17. Compliance with Laws, etc. Mortgagor shall comply with (a) all
-------------------------
present and future laws, regulations and other requirements of every
governmental body having jurisdiction over the Mortgaged Property or the use or
occupation of the improvements thereon, and (b) all terms, covenants and
conditions of all instruments of record affecting the Mortgaged Property,
noncompliance with which may affect the security of this Mortgage or impose any
duty or obligation upon Mortgagor or Mortgagee.
18. Partial Foreclosure.
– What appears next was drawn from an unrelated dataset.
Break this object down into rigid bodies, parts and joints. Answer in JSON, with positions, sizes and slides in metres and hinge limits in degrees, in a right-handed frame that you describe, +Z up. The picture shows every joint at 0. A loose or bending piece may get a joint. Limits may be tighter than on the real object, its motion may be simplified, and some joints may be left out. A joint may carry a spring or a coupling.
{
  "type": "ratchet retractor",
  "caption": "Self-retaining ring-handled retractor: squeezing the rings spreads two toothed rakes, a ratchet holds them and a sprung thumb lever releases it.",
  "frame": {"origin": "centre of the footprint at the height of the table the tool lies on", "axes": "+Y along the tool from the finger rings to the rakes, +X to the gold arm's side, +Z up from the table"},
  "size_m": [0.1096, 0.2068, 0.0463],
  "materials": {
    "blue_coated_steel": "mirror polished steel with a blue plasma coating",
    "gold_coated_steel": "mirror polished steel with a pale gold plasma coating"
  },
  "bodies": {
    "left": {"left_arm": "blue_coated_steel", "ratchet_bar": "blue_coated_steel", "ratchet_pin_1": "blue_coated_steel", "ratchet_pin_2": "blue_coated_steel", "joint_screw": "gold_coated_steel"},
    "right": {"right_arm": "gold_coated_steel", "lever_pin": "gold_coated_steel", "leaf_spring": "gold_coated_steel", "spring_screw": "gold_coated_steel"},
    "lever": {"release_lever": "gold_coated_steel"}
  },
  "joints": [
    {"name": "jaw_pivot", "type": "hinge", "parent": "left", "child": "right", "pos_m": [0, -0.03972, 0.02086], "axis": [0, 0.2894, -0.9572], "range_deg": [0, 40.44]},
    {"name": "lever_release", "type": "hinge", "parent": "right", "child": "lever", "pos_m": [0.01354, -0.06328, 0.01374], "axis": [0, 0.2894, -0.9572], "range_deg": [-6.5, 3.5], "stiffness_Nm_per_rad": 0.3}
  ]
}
Mortgagee may, at its option, foreclose this
-------------------
Mortgage for any portion of the debt or any other sums secured thereby which are
then due and payable, subject to the continuing lien of this Mortgage for the
balance not then due, but nothing in this paragraph contained shall impair or
affect any right or remedy which Mortgagee might now or hereafter have, were it
not for this paragraph, but the right given by this paragraph shall be in
addition to any others which Mortgagee may have hereunder.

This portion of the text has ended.